Die meisten der im Hospizverein engagierten Frauen und Männer sind wie Petra Starost über persönliche Erlebnisse oder Schicksale, die sie berührt haben, zum Hospizverein gekommen. Elke Gärtner, die nach dem Absolvieren des Grundkurses nun die nächste Qualifizierung, die Supervision, im Blick hat, sagt: "Meine Eltern waren Bestatter. Mit dem Thema Tod hatte ich keine Berührungsängste." Ihr liegt am Herzen, dass sich jemand um die älteren Menschen kümmert - vor allem um die, die krank sind und allein leben.

"Für Kinder wird ja viel getan. Aber die alten, schwer kranken Menschen, die vielleicht ganz einsam sterben würden, die berühren mich", sagt Elke Gärtner, die Standesbeamtin in Sandersdorf ist. "Vereinsamung finde ich schlimm." Außerdem, meint sie, fülle sie diese Aufgabe aus, jetzt, wo sie in Altersteilzeit arbeitet.

Die Mitglieder und Helfer des Hospizvereins wollen mit ihrer ehrenamtlichen Arbeit dazu beitragen, das Tabu, mit dem das Thema Sterben und Tod in der modernen Gesellschaft versehen ist, zu brechen. "Die Medizin schiebt den Tod weg", sagte Pater Manfred Ridil vom katholischen Pfarrverband Wolfen. "Denn er ist das, was nicht sein darf. Doch gehört er zum Leben und ist von großer Einzigartigkeit - wie das Leben." Er rief den Frauen ins Gedächtnis, dass sie daher auch einen ganz einzigartigen Dienst leisten: "Ich wünsche ihnen, das Glück, das ein Sterbender in seinem letzten Augenblick vergibt, erleben zu dürfen."
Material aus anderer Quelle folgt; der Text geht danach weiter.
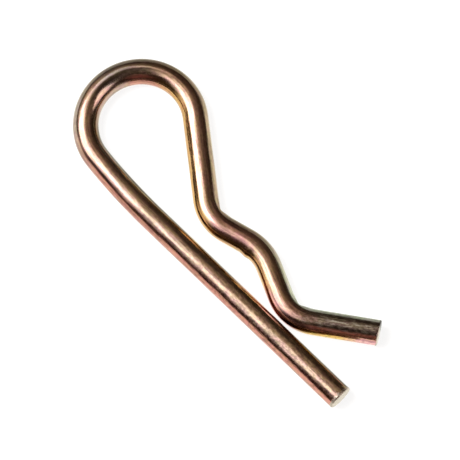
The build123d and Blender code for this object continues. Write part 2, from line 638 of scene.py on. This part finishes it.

Petra Starost und Elke Gärtner und die anderen Frauen wissen, wovon Pater Ridil spricht. Sie haben schon Sterbende und ihre Angehörigen betreut. "Es denken viele, dass das ganz traurig ist", sagt Petra Starost, "das ist nicht so. Es ist ein Geben und Nehmen. Und das, was man zurück bekommt, ist manchmal mehr als man gibt." Einig sind sie sich in einem: Völlig unberührt lässt sie diese Arbeit nicht. "Ganz aus den Kleidern schütteln kann man's nicht", gibt Elke Gärtner zu.

Der ausschließlich ambulant tätige Hospizverein Wolfen existiert seit vier Jahren. Er hat derzeit 60 Mitglieder und Helfer, die alle ehrenamtlich arbeiten. Der Wirkungsbereich hat sich im Laufe der Jahre deutlich erweitert. Reichten anfangs die Kräfte nur für Wolfen und Bitterfeld, sind jetzt die Gebiete Thalheim, Sandersdorf, Raguhn, Muldestausee hinzu gekommen. Eine Zusammenarbeit pflegen die Mitglieder des Vereins mit Wohlfahrtsverbänden, privaten Pflegediensten und Palliativmedizinern.